Mental illness is not like chickenpox or measles, where the causes are the same for everyone and most of the symptoms will be the same for every infected individual. In physical illnesses, Nature itself provides built-in categories that do most of the work of determining the diagnosis. To a considerable extent, though, the variations of mental illness make categorization the job of the researcher and practitioner, who try to establish guidelines that discriminate between various kinds of emotional disturbance. This is an ongoing job that is affected by new research and by changes in cultural and professional values. A famous example of the influence of cultural changes is the removal some years ago of homosexuality from the list of diagnoses in DSM-- a change brought about by alterations in cultural attitudes toward variations in sexual orientation. It's less well-known that the present work on the new DSM is influenced by the concept of evidence-based practice, a relatively new value in the professional subculture; diagnoses to be included in DSM-V are expected to be supported by empirical research evidence.

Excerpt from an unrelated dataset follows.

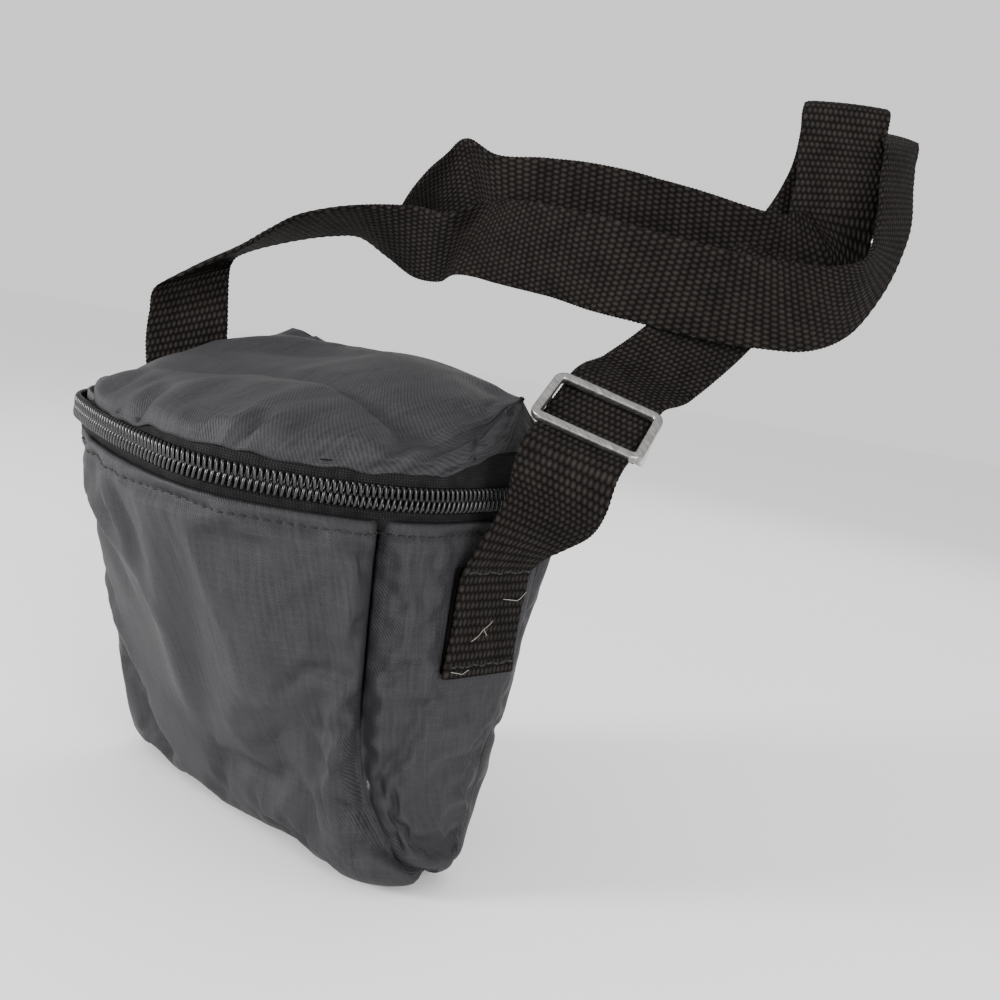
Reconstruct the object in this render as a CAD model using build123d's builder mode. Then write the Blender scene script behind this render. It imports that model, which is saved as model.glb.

What is the point of having DSM at all, if the categories of mental illness are so difficult to describe? To a considerable extent, the point is to simplify communication. For example, rather than having to write or read a lengthy narrative description of a patient, a practitioner can use a diagnostic category to give a general understanding of the problems that are giving concern. For research purposes, it's necessary to define the characteristics of the population being studied, and DSM diagnoses are helpful in this. Although there are few mental illnesses that have treatments specific to the diagnosis, where such treatments are proposed, evidence for their effectiveness can be established only if there is agreement on the diagnosis. Finally, there is the well-established use of DSM categories for purposes of establishing insurance coverage and payment (and a few decades ago, the diagnosis of autism was not covered in this way).

Wallis's article in the "Science Times" referred to an issue about the Asperger's category that is completely apart from the reasons just mentioned for having DSM categories-- completely different, but potentially very powerful. This is the existence of an Asperger community that may or may not consider the diagnosis an important part of their identity. That community and the rest of the public will be invited to comment on the Asperger's working group's report on the DSM web site,, in January.